DETROIT – After state officials met with Wayne County executive Warren Evans, Wayne County will receive 8,375 first doses of the COVID-19 vaccine next week from the state, an increase from the 4,350 doses Wayne County received this week.
However, the supply remains insufficient to expedite vaccinations of health providers, educators, and other high-priority essential workers currently underway.
”I am fighting to ensure Wayne County receives the number of doses it needs based on a fair and equitable formula that reflects our population, the higher social vulnerability of many of our residents and our status as Michigan’s most diverse county,” Evans said. “I appreciate that the state is working to distribute a very limited vaccine supply to the entire state, but I think more work is needed to ensure a reliable and equitable supply.”
Evans said he met with state officials in Lansing Thursday because the Wayne County Public Health Division reportedly received fewer vaccines than health departments in other, less populated counties.
The disparity in vaccine allotment was slowing Wayne County’s efforts to vaccinate health providers, educators, and other high-priority essential workers under the state’s Phase 1A and Phase 1B distribution plan, Evans said.

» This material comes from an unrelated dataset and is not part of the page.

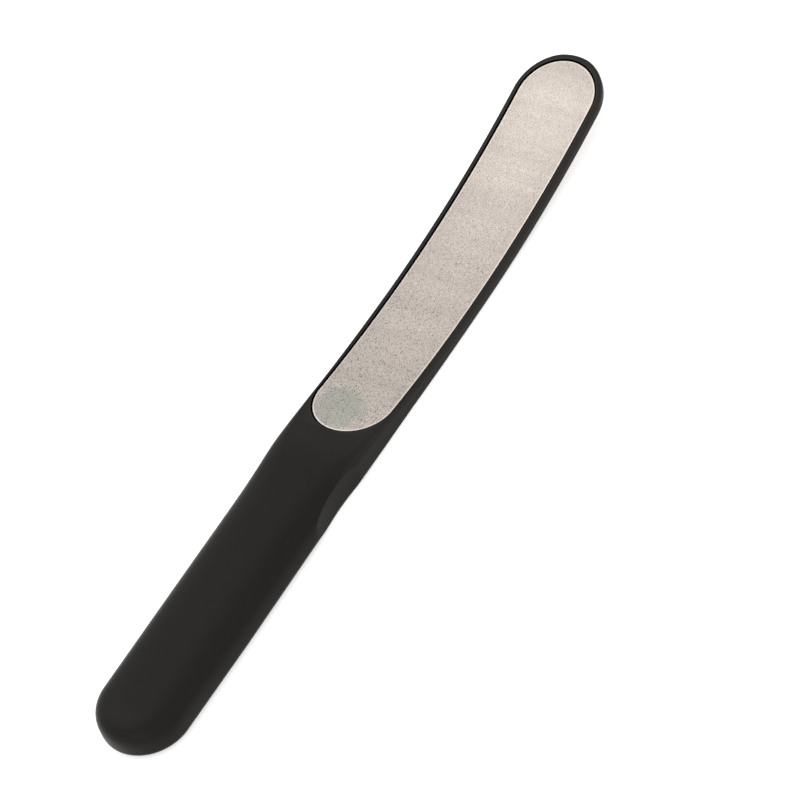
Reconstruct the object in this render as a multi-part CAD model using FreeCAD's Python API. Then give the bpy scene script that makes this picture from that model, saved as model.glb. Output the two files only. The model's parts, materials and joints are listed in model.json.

Under an agreement between Wayne County and local health systems, county residents 65 years of age and older are being vaccinated through those health systems.
”I will continue to press the state of Michigan until the Wayne County Public Health Division receives the amount of vaccine required to meet the needs of its residents,” Evans said.
Wayne County officials will begin vaccinating K-12 teachers and education workers Tuesday at its vaccination sites at Schoolcraft College and Wayne County Community College Downriver Campus in Taylor.